## EXERCISE PROMPT
Find the lines holding "that" and copy them.

## DATA EXCERPT
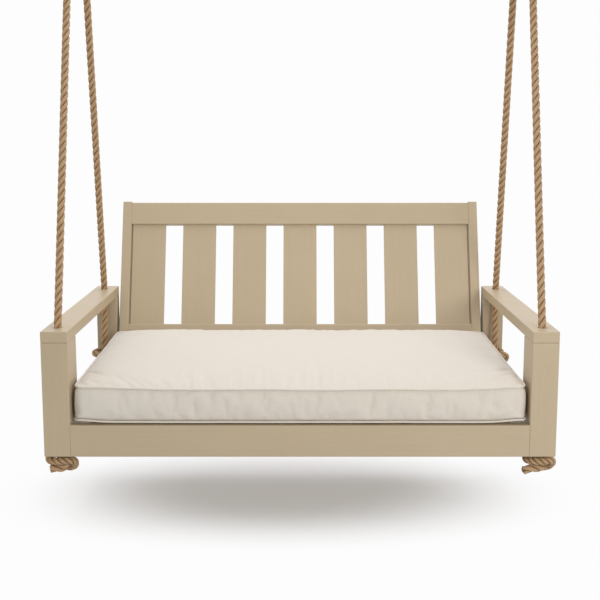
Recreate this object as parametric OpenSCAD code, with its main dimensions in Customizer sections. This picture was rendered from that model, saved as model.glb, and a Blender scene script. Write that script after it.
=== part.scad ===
// Hanging swing bed: a painted wooden daybed frame with arms and a slatted back,
// a boxed seat cushion, and four ropes that hang from two ceiling brackets.
// Millimetres, +X to the sitter's left as seen from the front (right in a front
// view), +Y to the back, +Z up. The origin lies on the ceiling, halfway between
// the brackets and straight above the hanging bolts.

/* [Arms and posts] */
// Width over the outer faces of the two arms
overall_w = 1706; // [1500:2:2100]
// Width of the posts, arm caps and side rails
arm_w = 89; // [80:1:110]
// Depth of a front post, front to back
post_d = 139; // [120:1:160]
// Length of an arm cap, front to back
arm_l = 1050; // [1030:1:1100]
// Height of the arm cap's top face over the bottom of the posts
arm_h = 424.5; // [400:0.5:480]
// Thickness of an arm cap
cap_t = 38; // [30:1:45]
// Thickness of the rear post's two boards, in X for the inner and in Y for the outer
rear_board_t = 38; // [32:1:42]
// Depth of the rear post's inner board
rear_board_d = 68; // [60:1:75]

/* [Seat frame] */
// Height of the front, rear and side rails
rail_h = 108; // [100:1:140]
// Thickness of the front, rear and centre rails
rail_t = 38; // [30:1:45]
// Distance from the back of the rear rail to the rear ends of the arms
rear_rail_inset = 62; // [55:1:65]
// Height of the centre rail under the deck slats
centre_rail_h = 89; // [70:1:89]
// Number of deck slats
deck_slats = 10; // [8:1:12]
// Width of a deck slat
deck_slat_w = 89; // [60:1:95]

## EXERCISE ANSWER
Recreate this object as parametric OpenSCAD code, with its main dimensions in Customizer sections. This picture was rendered from that model, saved as model.glb, and a Blender scene script. Write that script after it.
// a boxed seat cushion, and four ropes that hang from two ceiling brackets.